Who wasn't terrified by the Wicked Witch of the West? It wasn't enough that she was going to get you. She'd get your little dog, too.

When it came to evil, she'd go the extra mile.

When the witch first appeared in a cloud of smoke in the bright, candy-hued land of Oz, it sent a cold sluice of dread down your spine.

Even if you knew how it turned out — and we all knew how it turned out because we'd seen the movie before — there was something so twisted and dark about her vicious interruption that you longed for her to go away. When she finally nabbed Dorothy and upended the hourglass to show how long she had to live, she terrified you even more, because you knew she was perfectly capable of killing our heroine.

That hatchet face, that lurid green visage, that sneering voice — they drilled down into a child's mind and lived in the basement where our primal fears lived: Margaret Hamilton, the cackling queen of nightmares!

Unless she was your aunt.

"I think of Aunt Maggie in lovely dresses with high heels," said Astrid King. "And always smelling of roses."

I met Astrid in 2013 when I was interviewing her mother, Peg Lynch, a pioneer radio and television actress and writer who grew up in Kasson, Minn. I thought Halloween would be a good time to call Astrid at her home in England to find out how she got to know — and love — the symbol of childhood terrors.

Astrid explained that even though she wasn't related to Margaret Hamilton, the Wicked Witch in "The Wizard of Oz" of the West became her Aunt Maggie.

"I met Maggie when I was probably about 3 or 4," Astrid said. "She was hired by my mother to play an aunt on my mother's TV sitcom, 'Ethel and Albert' on ABC. She and my mother hit it off immediately, and she became a part of my family for the next 30 years. I called her aunt, and she called me Pumpkin Pie, for reasons that have never been clear."

"She was a kindergarten teacher before she became an actress, and had a natural way with children. Well, one year, she asked if she could take over my birthday party, and my mother said sure, so she came up to Stamford, Conn. There must have been about 15 little 4-year-olds in our crinoline and white socks, and she took over with games and singing and storytelling, and we all loved her."

"Needless to say, she wasn't wearing her witch costume."

The kids, it seemed, didn't figure out that this nice lady running the party was the witch, or even Miss Gulch, Toto-snatcher.

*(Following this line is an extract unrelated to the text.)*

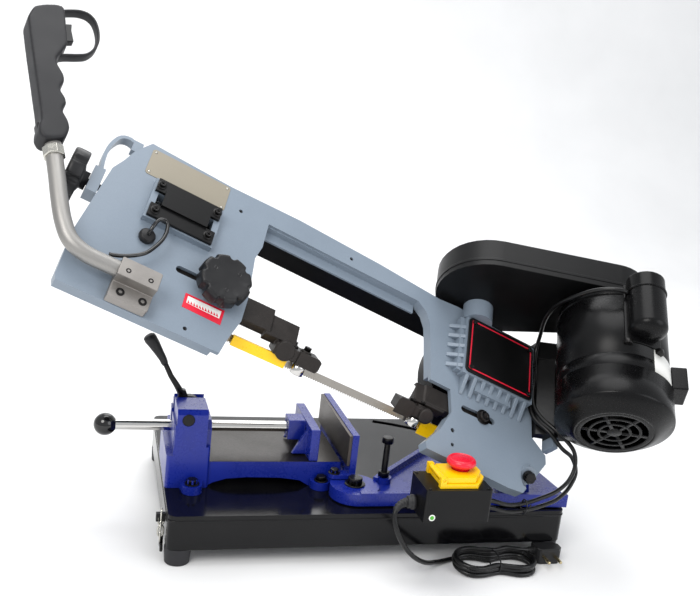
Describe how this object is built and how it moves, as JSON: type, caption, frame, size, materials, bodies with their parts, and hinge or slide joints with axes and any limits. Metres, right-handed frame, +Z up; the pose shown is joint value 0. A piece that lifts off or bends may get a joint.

"At one point she came up for Halloween," said Astrid. "My mother could never let an opportunity go by for decorations, so she devised a sort of tunnel-of-horrors for the trick or treaters, with cardboard boxes you had to crawl through, blindfolded. She put a fur coat on one box, I guess that was a dead animal. You had to touch a bowl of peeled grapes that she said were eyeballs, you had to touch some pasta, and that was brains. Well, you would end up in the kitchen, where Maggie and I were dressed in witches' costumes and green makeup, stirring a cauldron full of steaming dry ice, cackling away.

"My mother said she didn't think any of the kids paid any attention to it, but the parents were totally terrified when they saw her."

But the witch never scared Astrid. Not even a little.

"To me she was simply an actor, like so many of my mother's hirings, and I understood it was just a role."

Aunt Maggie had a son, Ham, and she never let him watch the movie.

"She said, 'Oh, I never let him see it! I was so afraid that it would scare him to see his mother cackling like that!' "

But she couldn't shield her son forever, especially with a certain curly-haired prankster in the neighborhood.

"Harpo Marx, who lived next door, gave a birthday party for his little boy and invited Ham," Astrid explained. "When Ham came home, he said, 'I saw you in a movie!' He was about 4."

" 'Did you, dear?' Maggie asked. 'Which one was that?' " Maggie had done a lot of films with W.C. Fields and thought it might be one of those.

" 'Oh, the one where you were all dressed up with the funny black hat — the pointed hat —and then you gave that funny laugh you give.' "

" 'What did you think of it?' " she asked her son.

Ham just shrugged. " 'It was just Mama,' he said."

"When I got older, 16 or 17, I would often stay over at her New York apartment on Grammercy Park," Astrid said. "She had the top floor, and it always smelled of eucalyptus leaves and rose perfume. Maggie had a little mouse that lived in the living room wall, and whenever she put on Tchaikovsky's Piano Concerto No. 1, the mouse would emerge, lie down on the carpet, appear to bask in the music, then disappear when the music was over."